Friday, July 9, 2010

Adventures in Ignorance: when both Perl and the Developer are too smart for their own good.

So, split returns the number of fields it would have split into when called in scalar context, but it also throws a warning in Perl 5.10: "Use of implicit split to @_ is deprecated". In an attempt to placate the warning I wrote

my $count =()= split $delim, $string;

but was surprised to find that every string returned 1. This is due to a nice little optimization that split does for you:

When assigning to a list, if LIMIT is omitted, or zero, Perl
supplies a LIMIT one larger than the number of variables in the
list, to avoid unnecessary work. For the list above LIMIT
would have been 4 by default.
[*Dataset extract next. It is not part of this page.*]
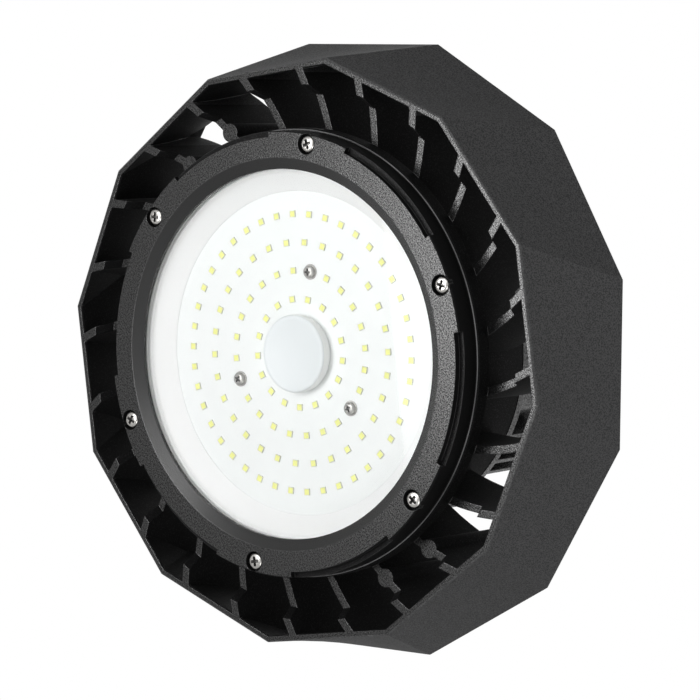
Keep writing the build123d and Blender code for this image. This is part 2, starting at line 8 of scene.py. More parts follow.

In time critical applications it
behooves you not to split into more fields than you really
To get around this you must specify your own limit of -1:

my $count =()= split $delim, $string, -1;

Of course, -1 doesn't have the same behavior as no limit or a limit of 0 (a limit of -1 preserves empty trailing fields), so this is not necessarily what you want. This leaves us with the last line of defense, turning off warnings (and it isn't pretty):

my $count = do {
no warnings "deprecated";
split $delim, $second;

Thursday, July 1, 2010

Announcing the Perl 5 Documentation Team

I am excited to announce the formation of the Perl 5 Documentation Team. Our goal is to have the best, most current, and easiest to use and understand documentation of any programming language. Why settle for small goals?
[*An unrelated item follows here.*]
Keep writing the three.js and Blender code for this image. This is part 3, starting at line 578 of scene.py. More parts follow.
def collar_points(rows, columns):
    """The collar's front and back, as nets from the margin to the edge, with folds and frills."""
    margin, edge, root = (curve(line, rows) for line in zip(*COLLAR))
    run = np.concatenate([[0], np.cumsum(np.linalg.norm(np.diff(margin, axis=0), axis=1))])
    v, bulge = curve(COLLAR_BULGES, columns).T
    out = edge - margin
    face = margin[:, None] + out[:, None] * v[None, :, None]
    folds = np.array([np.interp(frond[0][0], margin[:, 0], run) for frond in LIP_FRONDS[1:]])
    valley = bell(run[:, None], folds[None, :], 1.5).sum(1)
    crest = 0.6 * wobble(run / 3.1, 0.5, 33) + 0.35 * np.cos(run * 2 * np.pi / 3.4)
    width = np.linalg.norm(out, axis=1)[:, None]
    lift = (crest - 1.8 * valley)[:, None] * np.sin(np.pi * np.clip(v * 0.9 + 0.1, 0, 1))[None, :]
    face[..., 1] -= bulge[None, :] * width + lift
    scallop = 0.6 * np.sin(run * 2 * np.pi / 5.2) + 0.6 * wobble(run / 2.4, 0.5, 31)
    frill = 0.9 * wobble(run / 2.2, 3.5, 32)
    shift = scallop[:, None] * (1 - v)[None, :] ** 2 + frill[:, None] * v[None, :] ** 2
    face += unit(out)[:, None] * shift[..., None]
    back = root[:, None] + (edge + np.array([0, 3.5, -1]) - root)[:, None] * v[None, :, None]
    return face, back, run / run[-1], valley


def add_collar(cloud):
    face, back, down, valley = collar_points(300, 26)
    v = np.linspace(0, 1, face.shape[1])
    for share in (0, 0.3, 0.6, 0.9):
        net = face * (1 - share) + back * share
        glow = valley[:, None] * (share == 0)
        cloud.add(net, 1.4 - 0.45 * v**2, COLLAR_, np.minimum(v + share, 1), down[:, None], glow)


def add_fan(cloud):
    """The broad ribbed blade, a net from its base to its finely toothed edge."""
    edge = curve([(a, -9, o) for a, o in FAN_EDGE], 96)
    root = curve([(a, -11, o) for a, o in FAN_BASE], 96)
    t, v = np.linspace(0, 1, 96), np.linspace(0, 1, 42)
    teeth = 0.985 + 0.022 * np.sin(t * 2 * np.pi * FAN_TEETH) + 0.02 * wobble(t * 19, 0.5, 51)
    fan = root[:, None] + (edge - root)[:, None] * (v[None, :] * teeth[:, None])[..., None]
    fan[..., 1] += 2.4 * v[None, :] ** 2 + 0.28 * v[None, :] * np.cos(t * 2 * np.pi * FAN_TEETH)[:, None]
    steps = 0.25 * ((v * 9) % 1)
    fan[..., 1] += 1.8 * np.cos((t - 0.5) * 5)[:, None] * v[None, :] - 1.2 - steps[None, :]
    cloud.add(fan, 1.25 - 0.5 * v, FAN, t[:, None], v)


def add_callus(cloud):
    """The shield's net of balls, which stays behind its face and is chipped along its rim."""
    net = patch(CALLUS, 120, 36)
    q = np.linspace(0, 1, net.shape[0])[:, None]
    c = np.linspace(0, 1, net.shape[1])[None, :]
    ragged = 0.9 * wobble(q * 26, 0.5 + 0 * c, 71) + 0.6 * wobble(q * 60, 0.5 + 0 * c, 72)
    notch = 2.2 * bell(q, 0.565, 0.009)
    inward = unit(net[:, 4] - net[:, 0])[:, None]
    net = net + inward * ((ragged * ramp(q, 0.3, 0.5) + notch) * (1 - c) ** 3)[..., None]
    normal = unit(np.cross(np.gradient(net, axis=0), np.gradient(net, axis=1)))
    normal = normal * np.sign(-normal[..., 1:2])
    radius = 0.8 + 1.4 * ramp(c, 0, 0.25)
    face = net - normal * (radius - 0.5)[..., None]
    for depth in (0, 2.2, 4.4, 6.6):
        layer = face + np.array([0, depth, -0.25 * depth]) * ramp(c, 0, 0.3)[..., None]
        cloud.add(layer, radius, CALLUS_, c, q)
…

Since the success of this team will depend on having both expert and novice points of view, membership is open to all, regardless of experience level with Perl. This is an excellent opportunity for people who would like to make a contribution back to the Perl community to do so in a way that doesn't require expert programming abilities.

If you are interested in being part of the team, please subscribe to the Perl Documentation mailing list, as future discussion will occur there (look for the thread named "I want to sign up"). If you know of other people who may be interested in being part of this effort, please pass this message on to them.
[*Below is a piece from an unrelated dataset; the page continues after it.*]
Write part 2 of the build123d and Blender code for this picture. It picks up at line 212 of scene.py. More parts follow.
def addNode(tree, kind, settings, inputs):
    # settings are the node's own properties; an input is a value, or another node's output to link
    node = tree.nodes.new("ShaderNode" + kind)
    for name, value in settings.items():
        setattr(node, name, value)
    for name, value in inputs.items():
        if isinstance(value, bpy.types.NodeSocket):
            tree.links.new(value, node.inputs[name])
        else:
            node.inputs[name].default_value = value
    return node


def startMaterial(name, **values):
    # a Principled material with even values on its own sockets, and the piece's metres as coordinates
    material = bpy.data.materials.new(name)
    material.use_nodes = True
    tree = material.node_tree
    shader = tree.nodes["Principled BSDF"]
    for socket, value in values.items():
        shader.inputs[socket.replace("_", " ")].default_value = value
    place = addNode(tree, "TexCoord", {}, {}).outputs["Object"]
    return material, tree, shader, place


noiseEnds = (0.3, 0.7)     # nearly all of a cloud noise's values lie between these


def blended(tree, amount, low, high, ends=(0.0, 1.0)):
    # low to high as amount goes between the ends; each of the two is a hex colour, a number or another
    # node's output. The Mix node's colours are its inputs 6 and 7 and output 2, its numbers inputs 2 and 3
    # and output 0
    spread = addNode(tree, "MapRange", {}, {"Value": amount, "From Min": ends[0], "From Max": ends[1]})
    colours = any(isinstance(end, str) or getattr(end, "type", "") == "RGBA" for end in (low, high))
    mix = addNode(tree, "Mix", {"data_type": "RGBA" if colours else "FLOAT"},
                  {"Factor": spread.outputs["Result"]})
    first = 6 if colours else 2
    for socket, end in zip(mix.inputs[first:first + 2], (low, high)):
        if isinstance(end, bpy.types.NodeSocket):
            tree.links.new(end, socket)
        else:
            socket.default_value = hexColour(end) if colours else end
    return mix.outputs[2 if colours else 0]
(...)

Areas where the team will be active include:

  • Reviewing and updating documentation to ensure that it is friendly to new users
  • Updating examples in documentation to a style compatible with Modern Perl practices
  • Updating the documentation so that all examples longer than one line contain a use statement indicating the minimum version of Perl 5 required to run the example
  • Monitoring p5p for incoming documentation patches, ensuring they contain a patch against the current delta, and forwarding them to committers as needed
  • Monitoring p5p for patches that will require modification of documentation, and ensuring that the documentation is modified appropriately
  • Verifying that perlglossary contains current accurate definitions for all jargon terms

Goals to be met for the Perl 5.14.0 release include:

  • Recruit novice and experienced Perl programmers to the team, and create a Perl module (a la Perl::Staff) and a Perl 5 wiki entry listing the team members
  • Finalize perlopquick as a replacement for perlop and modify the new perlop so that perlop and a shorter perlopref can be generated from a single source document
  • Extend perldoc to use the new perlop to provide documentation on operators (tenative proposal: perldoc -O "^=")
  • Create a perlfuncref, a series of short summaries of information in perlfunc, analogous to perlopref (Again, both of these will be generated from a single source document for ease of maintenance)
  • Define a policy for documenting documentation changes in the Perl deltas (e.g. perl5133delta.pod)
  • Define a set of documentation style guidelines, covering structure, style, and content
  • Formally define the Perl 5 Documentation Team functions
  • Set deadlines for the defining of longer term goals
  • Create a logo for the Perl 5 Documentation Team
  • Find a better name or nickname for the Perl 5 Documentation Team

Potential longer term (post-5.14.0) goals:

  • Clean up perlre
  • Extensive review and Modernization of all examples
  • Develop a plan to integrate with the Pod2 translation project

Wednesday, March 3, 2010

Parts of Perl you never knew existed

This is a list of some of the darker, scarier, or lesser known areas of Perl. I am going to be grouping them into a set of talks to scare, disgust, and delight the DC Perl Mongers. There is no ordering to them In this post; I am just trying to start a list of talk items.

  • Prototypes
  • what happens when you add a & to the start of a function call (aka why you shouldn't)
  • split in void context
  • goto function
  • values vs variables (a superset of lists vs arrays)
  • wantarray and contexts (void, scalar, list)
  • pseudohashes
  • tie
  • typeglobs
  • PadWalker
  • source filters
  • adding methods to existing classes
  • interpolating things that aren't scalars or arrays
  • when to use each vs keys
  • warnings
    • how to disable certain warnings without affecting other warnings
    • how to add categories
  • B::Deparse, showing the magic Perl does for you
    • while (<>), while (readline), and while(readdir)
    • default values for split, print, etc.
  • do file
  • weird operators
  • special variables
    • %main::
    • $]
    • $"
    • $,
    • $/ and $\
    • %SIG
  • what strict does and why
    • symbolic references
    • barewords
  • regex magic
    • \k
    • \g
    • \G
    • \Q
    • differences between scalar and list context
    • recursion

Tuesday, October 20, 2009

Day six with Google Wave

Well, I am starting to get a real understanding of why they made the UI decisions that seemed weird at first. I am even considering reading the specs and seeing if I get talk to their implementation of the server with my own client (to get things like growl/libnotify notifications working).

On the browser side, it seems to work best with Google Chrome. This is not a big shock. It doesn't seem as memory hungry with Google Chrome (63 MB vs 200 MB in Safari or Firefox on the first page), but it does seem to grow in size over time as I access waves (102 MB after accessing 10 waves). Another nice thing about Chrome is its model for tabs. Each runs in its own process, so killing a tab frees all of the memory associated with it. This means that when it starts eating too much memory, I can simply start a new Google Wave tab and close the old one instead of having to shutdown the whole application (which is what I have resorted to with Firefox and Safari). The downside is that Google Chrome has not been released for OS X. Luckily there is a developer version available for Linux and OS X (which is what I have been running).